_Your task_. Give back the lines exactly, from the first one to the line with "screw_hole_bevel = 0.2", both ends included.

_Records shown_.
- - - - - - -
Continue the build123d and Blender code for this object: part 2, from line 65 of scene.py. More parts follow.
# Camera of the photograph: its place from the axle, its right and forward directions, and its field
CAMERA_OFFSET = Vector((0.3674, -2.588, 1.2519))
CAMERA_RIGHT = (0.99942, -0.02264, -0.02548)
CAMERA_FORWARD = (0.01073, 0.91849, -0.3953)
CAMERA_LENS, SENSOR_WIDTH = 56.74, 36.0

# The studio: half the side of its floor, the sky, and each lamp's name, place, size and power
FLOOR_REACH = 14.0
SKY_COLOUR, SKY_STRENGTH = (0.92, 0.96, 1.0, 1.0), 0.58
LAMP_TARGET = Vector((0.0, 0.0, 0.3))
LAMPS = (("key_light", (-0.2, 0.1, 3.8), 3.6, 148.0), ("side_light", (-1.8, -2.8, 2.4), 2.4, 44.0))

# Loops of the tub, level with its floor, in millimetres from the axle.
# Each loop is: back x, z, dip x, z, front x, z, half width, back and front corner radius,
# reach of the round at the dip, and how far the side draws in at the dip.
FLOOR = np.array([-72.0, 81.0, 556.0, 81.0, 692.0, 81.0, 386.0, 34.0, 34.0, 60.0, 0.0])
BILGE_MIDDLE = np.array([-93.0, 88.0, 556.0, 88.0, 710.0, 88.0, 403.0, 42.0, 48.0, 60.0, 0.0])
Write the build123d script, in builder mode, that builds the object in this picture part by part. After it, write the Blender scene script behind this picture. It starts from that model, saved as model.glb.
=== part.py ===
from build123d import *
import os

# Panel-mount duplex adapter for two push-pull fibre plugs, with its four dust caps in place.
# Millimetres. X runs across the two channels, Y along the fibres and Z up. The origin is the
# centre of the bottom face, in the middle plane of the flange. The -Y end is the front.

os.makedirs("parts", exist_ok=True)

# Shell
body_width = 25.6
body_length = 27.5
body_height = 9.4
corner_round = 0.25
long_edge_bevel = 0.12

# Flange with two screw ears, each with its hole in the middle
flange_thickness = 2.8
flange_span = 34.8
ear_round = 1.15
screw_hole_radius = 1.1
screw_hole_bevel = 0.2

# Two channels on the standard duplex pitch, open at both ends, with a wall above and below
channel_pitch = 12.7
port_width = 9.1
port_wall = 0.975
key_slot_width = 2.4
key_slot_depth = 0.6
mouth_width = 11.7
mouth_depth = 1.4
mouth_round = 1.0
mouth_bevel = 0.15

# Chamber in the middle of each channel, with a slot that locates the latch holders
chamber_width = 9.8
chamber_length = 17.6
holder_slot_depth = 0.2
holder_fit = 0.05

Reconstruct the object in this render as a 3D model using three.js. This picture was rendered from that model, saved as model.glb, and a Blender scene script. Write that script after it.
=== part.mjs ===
- - - - - - -
_Expected answer_.
Continue the build123d and Blender code for this object: part 2, from line 65 of scene.py. More parts follow.
# Camera of the photograph: its place from the axle, its right and forward directions, and its field
CAMERA_OFFSET = Vector((0.3674, -2.588, 1.2519))
CAMERA_RIGHT = (0.99942, -0.02264, -0.02548)
CAMERA_FORWARD = (0.01073, 0.91849, -0.3953)
CAMERA_LENS, SENSOR_WIDTH = 56.74, 36.0

# The studio: half the side of its floor, the sky, and each lamp's name, place, size and power
FLOOR_REACH = 14.0
SKY_COLOUR, SKY_STRENGTH = (0.92, 0.96, 1.0, 1.0), 0.58
LAMP_TARGET = Vector((0.0, 0.0, 0.3))
LAMPS = (("key_light", (-0.2, 0.1, 3.8), 3.6, 148.0), ("side_light", (-1.8, -2.8, 2.4), 2.4, 44.0))

# Loops of the tub, level with its floor, in millimetres from the axle.
# Each loop is: back x, z, dip x, z, front x, z, half width, back and front corner radius,
# reach of the round at the dip, and how far the side draws in at the dip.
FLOOR = np.array([-72.0, 81.0, 556.0, 81.0, 692.0, 81.0, 386.0, 34.0, 34.0, 60.0, 0.0])
BILGE_MIDDLE = np.array([-93.0, 88.0, 556.0, 88.0, 710.0, 88.0, 403.0, 42.0, 48.0, 60.0, 0.0])
Write the build123d script, in builder mode, that builds the object in this picture part by part. After it, write the Blender scene script behind this picture. It starts from that model, saved as model.glb.
=== part.py ===
from build123d import *
import os

# Panel-mount duplex adapter for two push-pull fibre plugs, with its four dust caps in place.
# Millimetres. X runs across the two channels, Y along the fibres and Z up. The origin is the
# centre of the bottom face, in the middle plane of the flange. The -Y end is the front.

os.makedirs("parts", exist_ok=True)

# Shell
body_width = 25.6
body_length = 27.5
body_height = 9.4
corner_round = 0.25
long_edge_bevel = 0.12

# Flange with two screw ears, each with its hole in the middle
flange_thickness = 2.8
flange_span = 34.8
ear_round = 1.15
screw_hole_radius = 1.1
screw_hole_bevel = 0.2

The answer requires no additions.